Não se trata de uma maneira “errada” de entrar em contato com a obra de Clarice, necessariamente. Também não é uma “desonestidade” recortar uma frase bonita de sua obra, ou retirá-la de contexto e emoldurá-la na parede do seu perfil virtual. Vejo com certa simpatia que Clarice esteja nesse dia a dia das boas intenções; gosto de saber que há em nosso país um escritor que pode ser amado assim. O problema, porém, é que essa é uma Clarice-suvenir, não muito diferente das miniaturas da Golden Gate, do Cristo Redentor ou das galinhas pintadas de Porto de Galinhas. Em um livro bastante interessante, On longing, a poeta Susan Stewart nos lembra que o suvenir não chama atenção para uma experiência com a diferença; pelo contrário, o suvenir exalta o seu possuidor.

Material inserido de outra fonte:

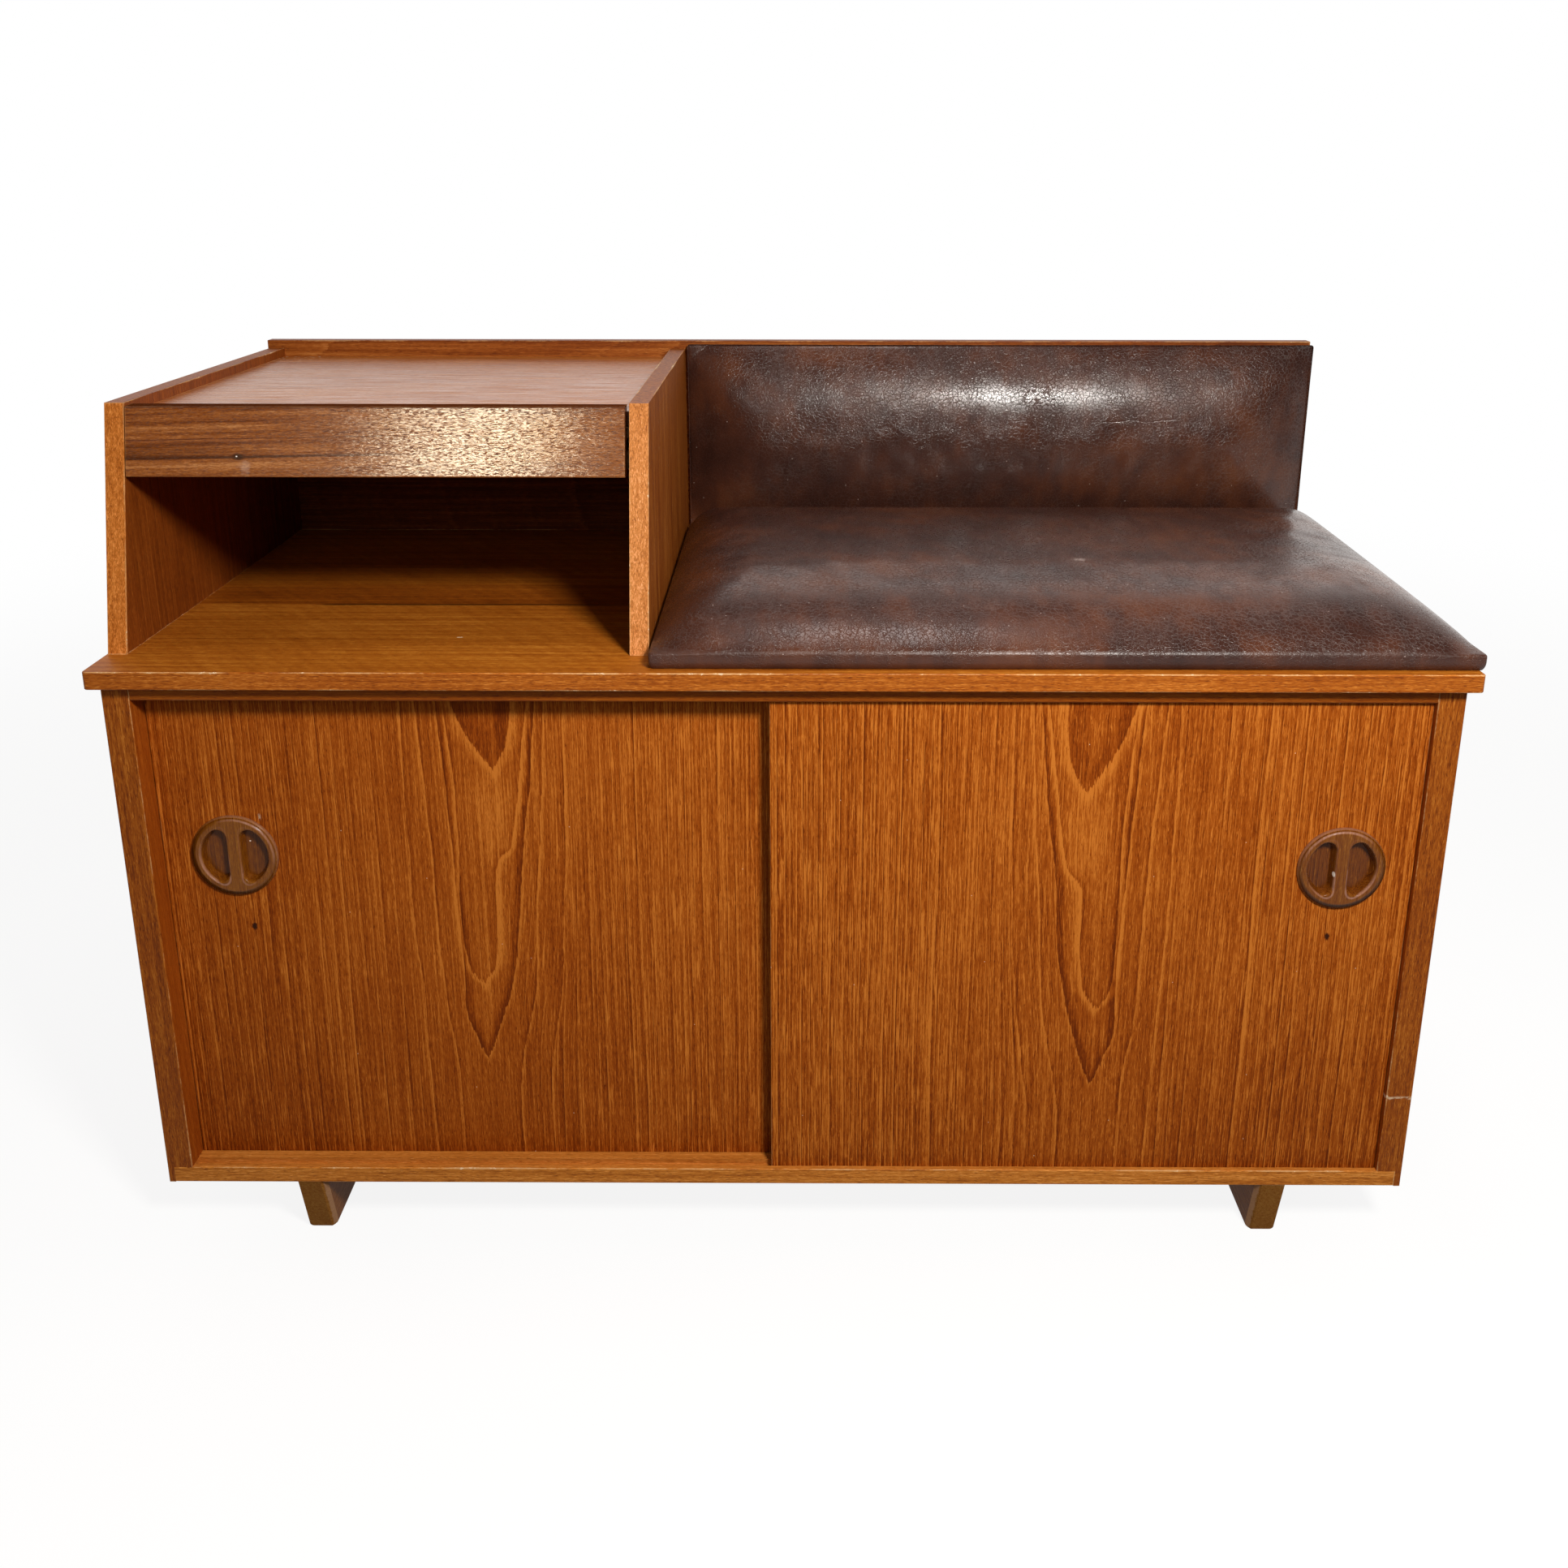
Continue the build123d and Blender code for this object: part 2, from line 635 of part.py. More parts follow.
x_door_end = x_inner - door_end_gap
x_pull_centre = x_door_end - pull_inset
nodes["door_left"] = door(-x_door_end, y_groove_rear, -x_pull_centre)
nodes["pull_left"] = pull(-x_pull_centre, y_groove_rear)
nodes["door_right"] = door(x_door_end - door_width, y_groove_front, x_pull_centre)
nodes["pull_right"] = pull(x_pull_centre, y_groove_front)

os.makedirs("parts", exist_ok=True)
for name, solid in nodes.items():
    export_step(solid, f"parts/{name}.step")
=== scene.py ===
"""Telephone bench: teak, leatherette, padding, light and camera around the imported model."""
import math
from dataclasses import dataclass

import bmesh
import bpy
import numpy as np
from mathutils import Matrix, Vector

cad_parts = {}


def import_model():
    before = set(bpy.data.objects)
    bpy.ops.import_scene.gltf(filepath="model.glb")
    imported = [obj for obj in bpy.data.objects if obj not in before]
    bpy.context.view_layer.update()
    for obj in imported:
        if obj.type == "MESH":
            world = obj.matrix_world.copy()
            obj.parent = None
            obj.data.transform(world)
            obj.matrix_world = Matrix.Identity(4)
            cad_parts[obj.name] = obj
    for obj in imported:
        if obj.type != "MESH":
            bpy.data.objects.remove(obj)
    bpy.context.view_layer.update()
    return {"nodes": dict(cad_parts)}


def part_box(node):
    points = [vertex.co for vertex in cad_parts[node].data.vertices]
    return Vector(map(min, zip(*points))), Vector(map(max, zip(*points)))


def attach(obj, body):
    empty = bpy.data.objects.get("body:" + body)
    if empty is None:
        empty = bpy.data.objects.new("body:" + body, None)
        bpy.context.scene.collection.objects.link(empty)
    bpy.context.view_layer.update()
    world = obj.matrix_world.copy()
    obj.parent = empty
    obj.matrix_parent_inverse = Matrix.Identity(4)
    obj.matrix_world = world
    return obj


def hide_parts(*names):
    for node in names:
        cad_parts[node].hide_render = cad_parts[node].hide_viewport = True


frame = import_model()
nodes = frame["nodes"]

# Metres. X runs along the bench, the front faces -Y and Z is up from the floor.
MM = 0.001

# ---- places read from the frame
z_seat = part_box("seat_board")[1].z
z_drawer_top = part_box("drawer_front")[1].z
z_door_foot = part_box("door_left")[0].z
y_side_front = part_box("side_panel_right")[0].y
y_back_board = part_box("back_board")[0].y
panel_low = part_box("divider_panel")[0]
shelf_low, shelf_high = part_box("phone_shelf")
pad_low, pad_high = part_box("seat_cushion")
back_pad_low, back_pad_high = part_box("backrest_cushion")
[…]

“Olhem para meu dono”, diz, servil, a Clarice-suvenir: um objeto que se recusa a ser interpretado. Um objeto que recusa o estranhamento. Mas a pergunta que uma grande obra literária, como a de Clarice, nos lança é o oposto disso: “Olhe para si; olhe para a linguagem; olhe para a sociedade”. Vale a pena lembrar que curtir e passar adiante citações de Clarice na internet é uma minúscula parte de uma conversa longa, profunda e necessariamente incômoda. Afinal, é só na leitura do texto original que a obra de um escritor será resgatada do estado no qual naturalmente se encontra: o estado das ruínas. 

CRISTHIANO AGUIAR, escritor, crítico literário e professor.